There are no heroics, there are no hysterics, there are no scenes of war: people try to cope, adapt, get along, and sometimes have hope in their own way -- often with humor -- but with the stark reality that they are all most likely to die because of man's weapons of self-destruction. Throughout, you're engaged and captivated with the believeable story lines and have to keep reminding yourself that the war is over -- and EVERYBODY lost, until the final scenes, when the effects of the nuclear radiation clouds finally reach Australia.
The movie's synopsis is available elsewhere on Amazon and is essentially accurate, so I won't bother. The cast is incredibly believeable. You'll find you'll establish a rapport with every character, no matter how small. And Fred Astair as the egg-head scientist is outstanding in this, his first dramatic role (and as a kid, I thought he had already died when I first saw the movie). But a remarkable performance that re-ignited his career :-)
Just as an aside, I do think the book and movie had a material effect of presenting the consequences of what was in store if we went to nuclear war during the Cuban Missile Crisis.

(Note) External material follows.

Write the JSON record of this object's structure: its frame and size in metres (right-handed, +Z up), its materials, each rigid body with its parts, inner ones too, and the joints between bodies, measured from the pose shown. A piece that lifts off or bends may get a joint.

I read the book as a 12-year-old when it was available at the Dallas Public Library. I didn't know there was a movie until several years later. The book was published in 1958; the movie came out in 1959 -- the "On the Beach" stage was set for the future, 1964.
I was a bag boy at a local Kroger's grocery store during the Cuban missile crisis. We were TOTALLY sold out and the shelves were cleared of canned goods, bottled water, batteries, candles, -- you name it -- for stockpiling because of the panic and fear of immediate total nuclear war.
I've heard several accounts that the message presented in "On the Beach" had a highly positive effect to motivate our representatives in government to find a peaceful solution.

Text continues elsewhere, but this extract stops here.